---- DATA SEGMENT

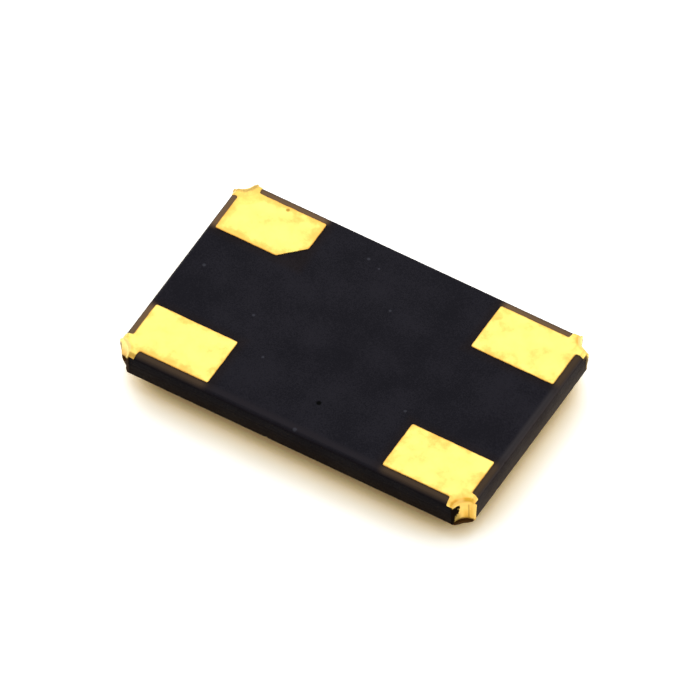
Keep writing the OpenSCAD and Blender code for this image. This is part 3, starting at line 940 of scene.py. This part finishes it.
def black_ceramic():
    s = Shader("black_ceramic")
    at = Place(s)
    cloud = s.noise(0.55, 3, 0.5)
    grain = s.noise(0.016, 3, 0.65)
    side = at.z.fall(SHEET_TOP - TOP_BEVEL - 0.005, SHEET_TOP - 0.004)
    upper = 1 - side
    colour = s.mix(side, face_colour(s, at, cloud, grain), side_colour(s, at, grain))
    # Painted glow of the gold, warming the ceramic by the terminals
    painted_gold_glow = pad_distance(at).rise(-0.16, -0.02)
    colour = s.mix(painted_gold_glow * upper * 0.3, colour, (0.022, 0.013, 0.008))
    # The strips carry a painted highlight and glow, strongest near the terminals and lighter at the back and
    # the left
    lighter = most(at.y > HALF_WIDTH - 0.2, at.x < 0.2 - HALF_LENGTH)
    strip = s.mix(lighter, (0.086, 0.057, 0.035), (0.226, 0.141, 0.078))
    colour = s.mix(strips(at) * upper * 0.85, colour, strip)
    for x, y, radius in DUST:
        colour = s.mix(s.near((x, y, SHEET_TOP), radius) * 0.6, colour, (0.062, 0.064, 0.082))
    # The pit is painted near black: painted shade in its hollow
    pit = s.near((*PIT[:2], SHEET_TOP), PIT[2])
    colour = s.mix(pit, colour, (0.001, 0.001, 0.001))
    # The foot under each lining is painted brown: a painted glow of the gold above it
    foot = at.away.fall(0.2, 0.23) * at.z.fall(LINING_BOTTOM + 0.002, LINING_BOTTOM + 0.01)
    colour = s.mix(foot, colour, (0.075, 0.034, 0.01))
    # Gold smeared down the snapped side beside terminal 2
    smear = at.v.fall(0.21, 0.3) * at.z.rise(SHEET_TOP - 0.14, SHEET_TOP - 0.04)
    smear = smear * ((at.x > HALF_LENGTH - 0.05) * (at.y > 0))
    colour = s.mix(smear * 0.9, colour, (0.46, 0.29, 0.1))
    s.surface(Base_Color=colour, Roughness=cloud.rise(0.3, 0.7, 0.6, 0.72), Specular_IOR_Level=0.03)
    fracture = s.noise(0.04, 4, 0.6) * (side * 2.2)
    s.bump(grain + fracture + pit * -1.5, 0.0035, 0.9)
    return s.material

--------

WHAT YOU SHOULD DO:
Extract all of the data above without altering anything.

EXPECTED ANSWER:
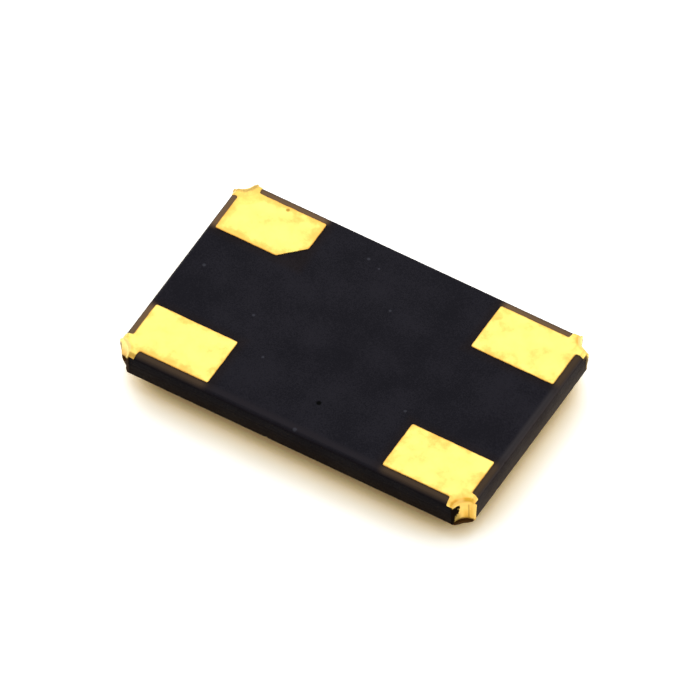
Keep writing the OpenSCAD and Blender code for this image. This is part 3, starting at line 940 of scene.py. This part finishes it.
def black_ceramic():
    s = Shader("black_ceramic")
    at = Place(s)
    cloud = s.noise(0.55, 3, 0.5)
    grain = s.noise(0.016, 3, 0.65)
    side = at.z.fall(SHEET_TOP - TOP_BEVEL - 0.005, SHEET_TOP - 0.004)
    upper = 1 - side
    colour = s.mix(side, face_colour(s, at, cloud, grain), side_colour(s, at, grain))
    # Painted glow of the gold, warming the ceramic by the terminals
    painted_gold_glow = pad_distance(at).rise(-0.16, -0.02)
    colour = s.mix(painted_gold_glow * upper * 0.3, colour, (0.022, 0.013, 0.008))
    # The strips carry a painted highlight and glow, strongest near the terminals and lighter at the back and
    # the left
    lighter = most(at.y > HALF_WIDTH - 0.2, at.x < 0.2 - HALF_LENGTH)
    strip = s.mix(lighter, (0.086, 0.057, 0.035), (0.226, 0.141, 0.078))
    colour = s.mix(strips(at) * upper * 0.85, colour, strip)
    for x, y, radius in DUST:
        colour = s.mix(s.near((x, y, SHEET_TOP), radius) * 0.6, colour, (0.062, 0.064, 0.082))
    # The pit is painted near black: painted shade in its hollow
    pit = s.near((*PIT[:2], SHEET_TOP), PIT[2])
    colour = s.mix(pit, colour, (0.001, 0.001, 0.001))
    # The foot under each lining is painted brown: a painted glow of the gold above it
    foot = at.away.fall(0.2, 0.23) * at.z.fall(LINING_BOTTOM + 0.002, LINING_BOTTOM + 0.01)
    colour = s.mix(foot, colour, (0.075, 0.034, 0.01))
    # Gold smeared down the snapped side beside terminal 2
    smear = at.v.fall(0.21, 0.3) * at.z.rise(SHEET_TOP - 0.14, SHEET_TOP - 0.04)
    smear = smear * ((at.x > HALF_LENGTH - 0.05) * (at.y > 0))
    colour = s.mix(smear * 0.9, colour, (0.46, 0.29, 0.1))
    s.surface(Base_Color=colour, Roughness=cloud.rise(0.3, 0.7, 0.6, 0.72), Specular_IOR_Level=0.03)
    fracture = s.noise(0.04, 4, 0.6) * (side * 2.2)
    s.bump(grain + fracture + pit * -1.5, 0.0035, 0.9)
    return s.material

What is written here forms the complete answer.